Still incomplete and the functionality assigned here resembles modality.

255 The divine persons are relative to one another. Because it does not divide the divine unity, the real distinction of the persons from one another resides solely in the relationships which relate them to one another: "In the relational names of the persons the Father is related to the Son, the Son to the Father, and the Holy Spirit to both. While they are called three persons in view of their relations, we believe in one nature or substance."89 Indeed "everything (in them) is one where there is no opposition of relationship."90 "Because of that unity the Father is wholly in the Son and wholly in the Holy Spirit; the Son is wholly in the Father and wholly in the Holy Spirit; the Holy Spirit is wholly in the Father and wholly in the Son."91

Still incomplete and circular.

256 St. Gregory of Nazianzus, also called "the Theologian", entrusts this summary of Trinitarian faith to the catechumens of Constantinople:

Above all guard for me this great deposit of faith for which I live and fight, which I want to take with me as a companion, and which makes me bear all evils and despise all pleasures: I mean the profession of faith in the Father and the Son and the Holy Spirit. I entrust it to you today. By it I am soon going to plunge you into water and raise you up from it. I give it to you as the companion and patron of your whole life. I give you but one divinity and power, existing one in three, and containing the three in a distinct way. Divinity without disparity of substance or nature, without superior degree that raises up or inferior degree that casts down. . . the infinite co-naturality of three infinites.
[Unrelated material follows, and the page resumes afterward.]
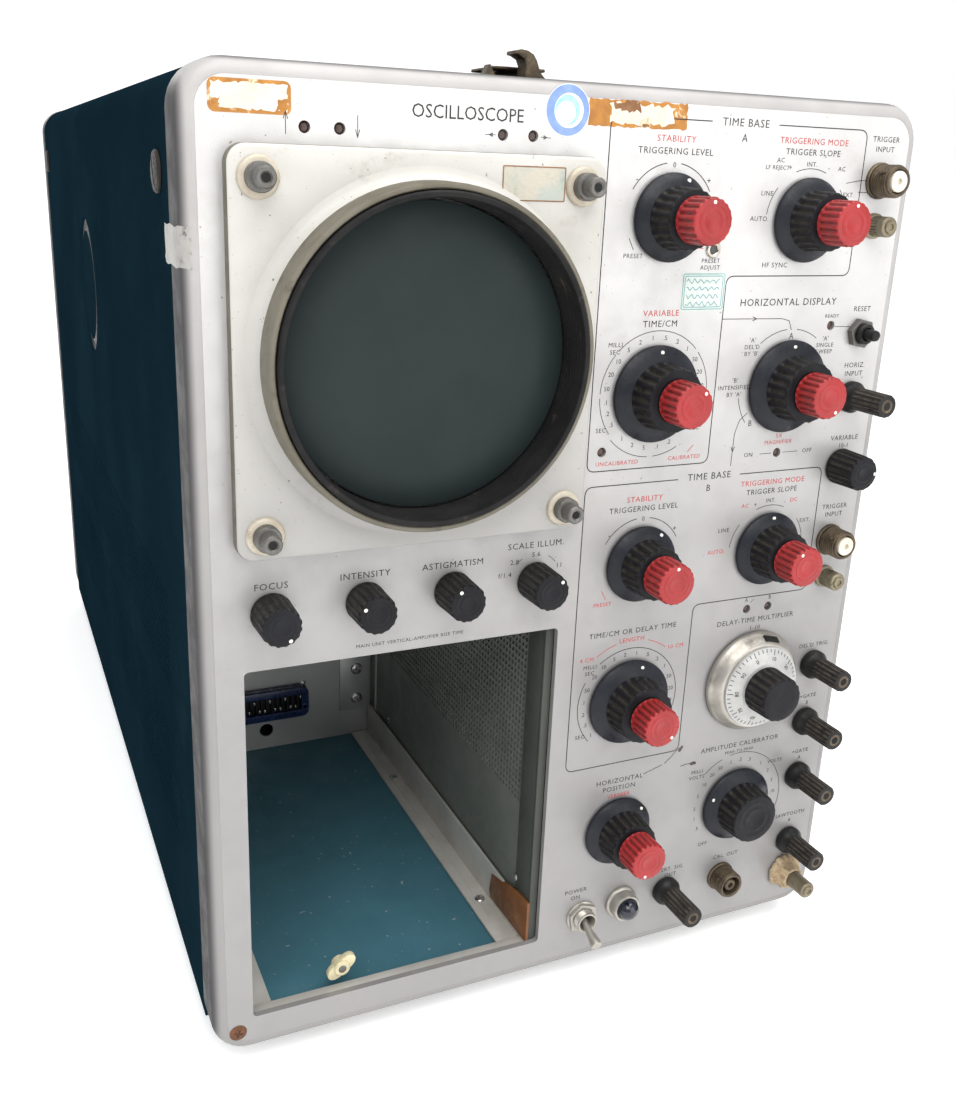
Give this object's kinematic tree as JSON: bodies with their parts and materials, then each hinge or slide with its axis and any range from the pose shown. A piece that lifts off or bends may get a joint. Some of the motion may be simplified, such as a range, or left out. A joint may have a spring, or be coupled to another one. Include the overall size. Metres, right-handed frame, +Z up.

Each person considered in himself is entirely God. . . the three considered together. . . I have not even begun to think of unity when the Trinity bathes me in its splendor. I have not even begun to think of the Trinity when unity grasps me. . .92

These are each and together as a whole lacking in substantive explanation. No one can know what a trinity is from these statements. There is really no mystery as to what a trinity is. The person of all three is the Holy Spirit. The Holy Spirit is all the sentience, rational capacity, knowledge understanding, wisdom and holds the entirety of responsibility for decision and action of the Person of God. The Father is the being whose body supports the Spirit of God in Heaven. The Son is the being whose body supported the Spirit of God here. It is the Holy Spirit the is the person of God. The Father and Son are the ones whose essence of Person is the Holy Spirit.

Notice the Father had to teach the Son and all was not given to Him. The Son learned from the Father and built His own Spirit as man, to be identical to the Father's. As far as the incarnation goes, the body is simply a physical machine that supports the functions of spirit in this world. The same goes for the soul as a physical machine that provides for the functions of Spirit in the next world.